* _Work instructions_
Up to and including the line with "Stations run from the base to the mouth.", reproduce the listing below exactly, beginning at its first line.

* start *

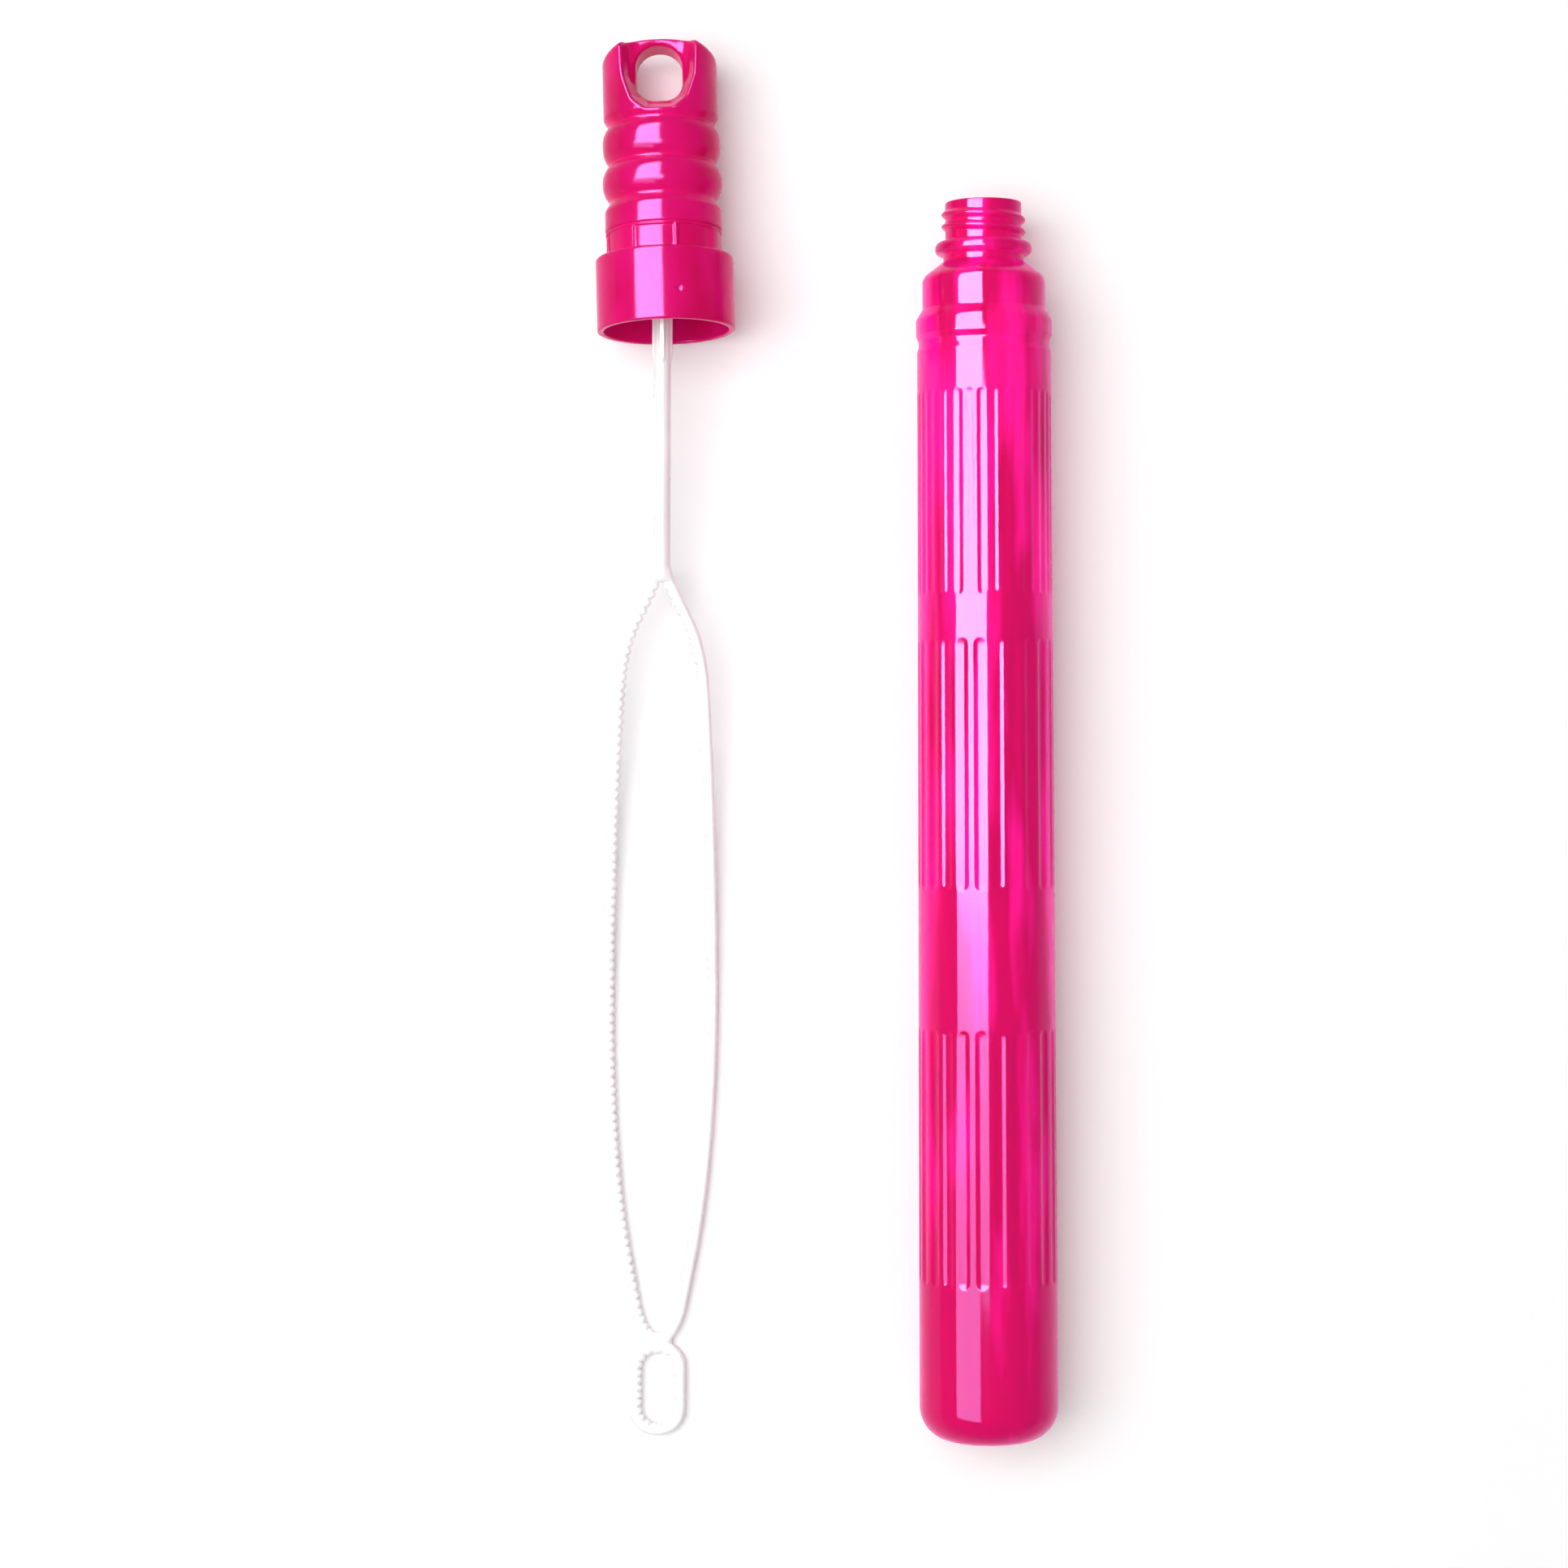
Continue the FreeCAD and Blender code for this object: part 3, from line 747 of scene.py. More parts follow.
@dataclass
class Bottle:
    """The blown tube with its flutes, shoulder and threaded neck.

    Stations run from the base to the mouth.

    Args:
        x: place of its axis.
        base_y: place of its base.
        z: height of its axis.
        length: station of its mouth.
        foot_r: radius of its foot.
        foot_round: rounding of its foot.
        rise_r: radii of the risen middle of its base, above and below.
        rise: how far that middle is risen, outside.
        taper: radius and station of three corners of its slightly tapered body.
        groove_r: radius of the groove below the ring.
        groove: stations of that groove.
        ring_r: radius of the ring.
        ring: stations of the ring.
        shoulder_r: radius of the shoulder.
        shoulder: stations of the shoulder.
        waist_r: radius of the waist below the bead.
        waist: station where the waist starts.
        bead_r: radius of the bead.
        bead: stations of the bead.
        neck_r: radius of the neck.
        bore_r: radius of the neck's bore.
        bore_end: station where the bore ends.
        inner_body: corners of the inner wall, from the shoulder to the foot.
        inner_floor: stations of the inner floor, at its edge and its risen middle.
        inner_flutes: share of the flutes' depth that shows on the inner wall.
        bands: the bands of flutes.
        thread_high: height of the thread.
        thread_half: half width of the thread.
        thread_top: station of the thread's middle a quarter turn before the top.
        thread_turns_deg: turns where the thread starts and ends.
        thread_fade_deg: turn in which it rises from the neck.
        thread_foot: station that it starts above.
        thread_seat_r: radius that the wall has at least where the thread stands on it.
        thread_fullness: how round its ridge is, lower for rounder.
        columns: number of mesh columns around.
        plain_steps: mesh step on plain wall, outside and inside.
        flute_steps: mesh step around the ends of the flutes, outside and inside.
        flute_reach: how far from those ends that step is used.
        thread_step: mesh step on the threaded neck.
        thread_step_from: station that this step is used above.
    """

    LAPS = range(-2, 3)
    STEP_SLACK = 1.4

    x: float = 40.8
    base_y: float = -178.86
    z: float = 17.7
    length: float = 316.4
    foot_r: float = 17.7
    foot_round: float = 8.5
    rise_r: Pair = (5.6, 8.2)
    rise: float = 1.8
    taper: tuple[Pair, Pair, Pair] = ((17.69, 30.0), (17.12, 250.0), (17.1, 278.0))
    groove_r: float = 16.7
    groove: Pair = (279.4, 280.7)
    ring_r: float = 17.35
    ring: Pair = (282.2, 286.2)
    shoulder_r: float = 15.68
    shoulder: Pair = (289.0, 297.0)
    waist_r: float = 10.3
    waist: float = 301.2
    bead_r: float = 12.36
    bead: Pair = (302.9, 306.3)
    neck_r: float = 9.75
    bore_r: float = 8.5
    bore_end: float = 301.1
    inner_body: tuple[Corner, ...] = (
        (14.58, 295.8, 2.0), (14.58, 288.5, 1.0), (16.1, 286.0, 1.0), (15.6, 280.8, 1.0),
        (15.6, 279.2, 1.0), (16.0, 277.6, 1.0), (16.4, 30.0, 0.0), (16.1, 1.4, 7.4),
    )
    inner_floor: Pair = (1.4, 2.9)
    inner_flutes: float = 0.7
    bands: tuple[FluteBand, ...] = (
        FluteBand(40.4, 105.6, 24, 3.3, 0.36, 7.1),
        FluteBand(140.8, 204.6, 24, 3.3, 0.36, 7.1),
        FluteBand(215.6, 267.6, 36, 2.4, 0.22, 4.5),
    )
    thread_high: float = 1.0
    thread_half: float = 1.25
    thread_top: float = 313.3
    thread_turns_deg: Pair = (-250.0, 610.0)
    thread_fade_deg: float = 40.0
    thread_foot: float = 306.6
    thread_seat_r: float = 9.7
    thread_fullness: float = 1.5
    columns: int = 576
    plain_steps: Pair = (1.6, 2.4)
    flute_steps: Pair = (0.3, 0.5)
    flute_reach: float = 3.2
    thread_step: float = 0.16
    thread_step_from: float = 305.0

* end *

* _Worked solution_
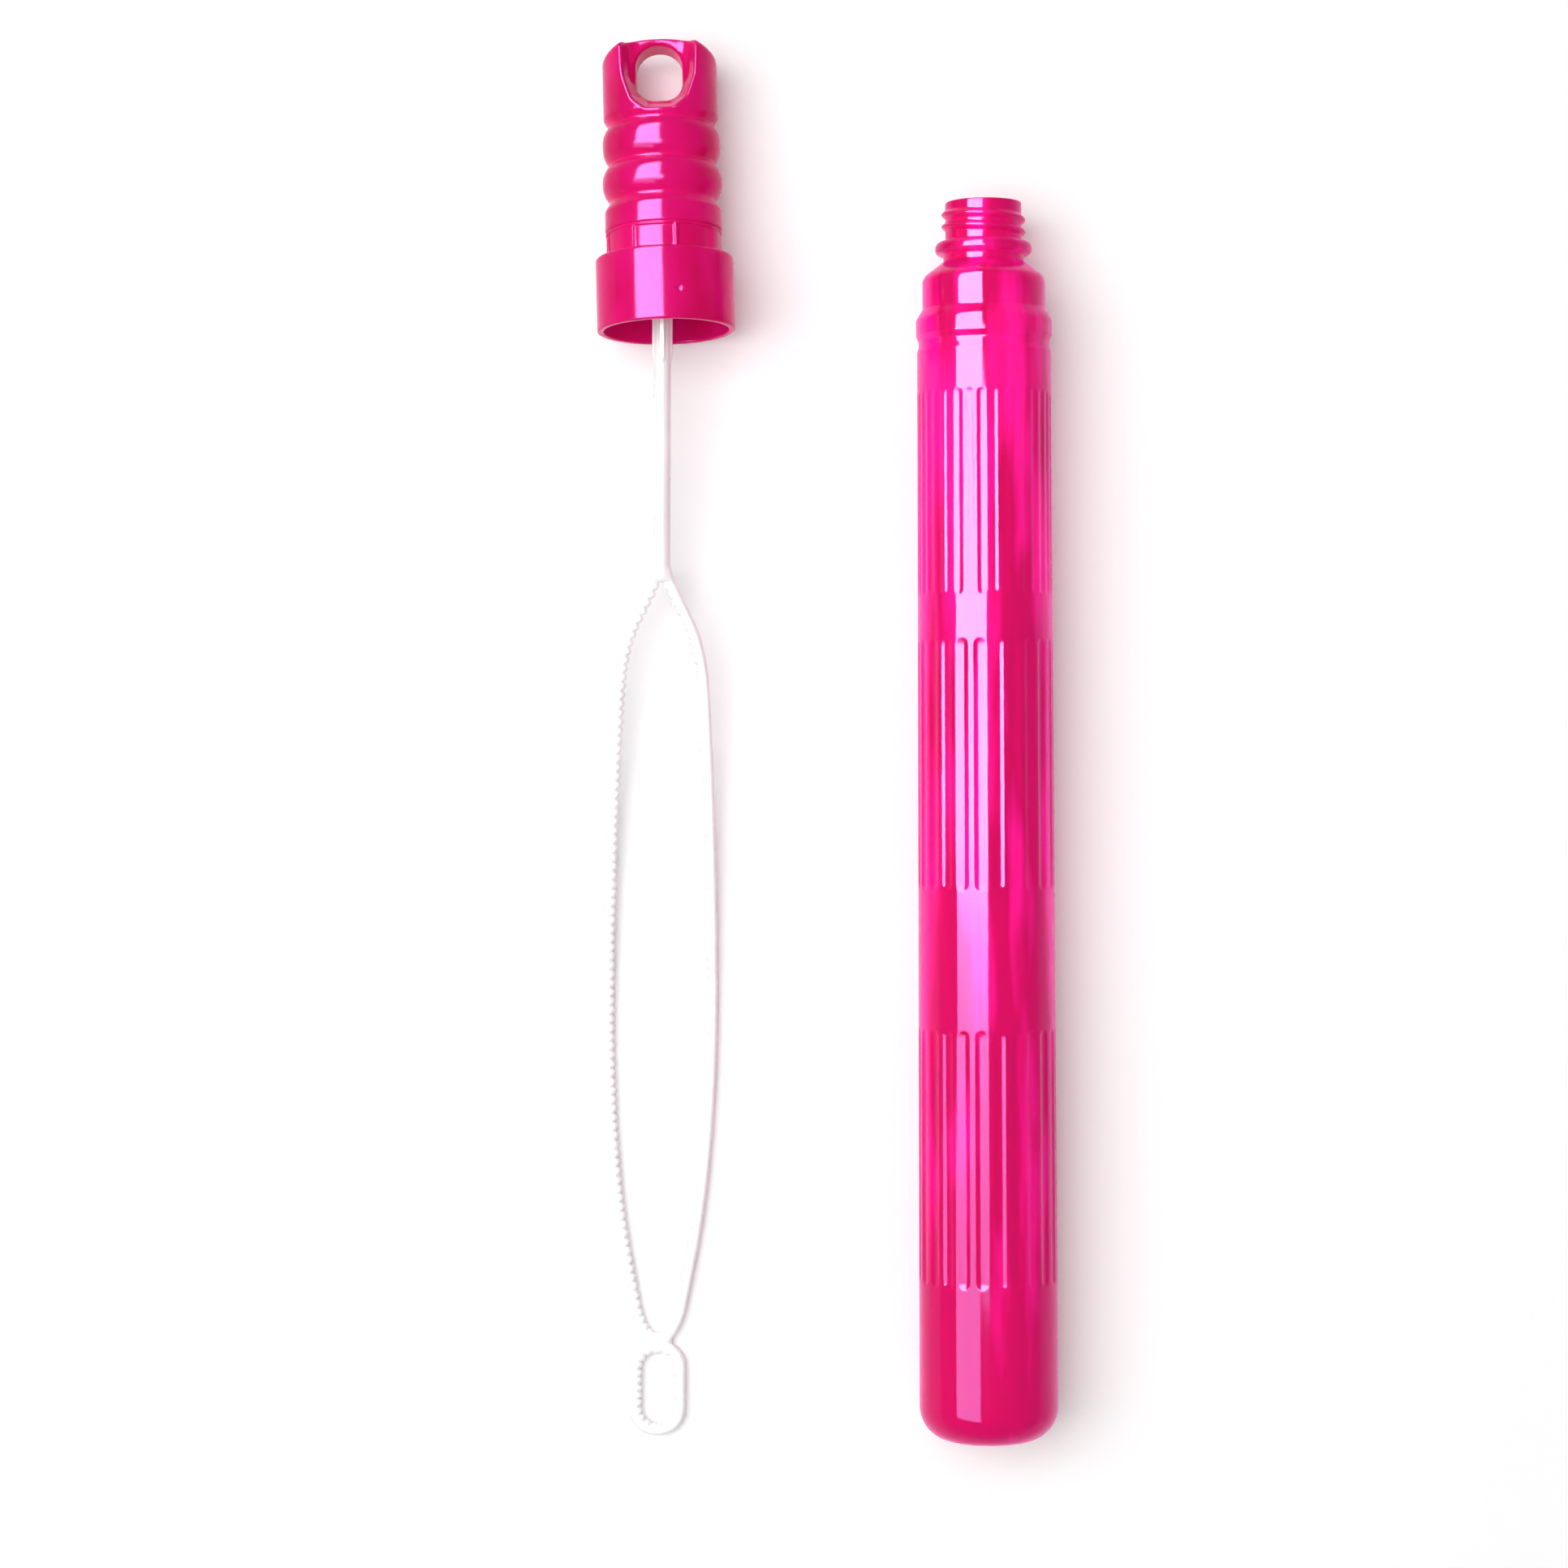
Continue the FreeCAD and Blender code for this object: part 3, from line 747 of scene.py. More parts follow.
@dataclass
class Bottle:
    """The blown tube with its flutes, shoulder and threaded neck.

    Stations run from the base to the mouth.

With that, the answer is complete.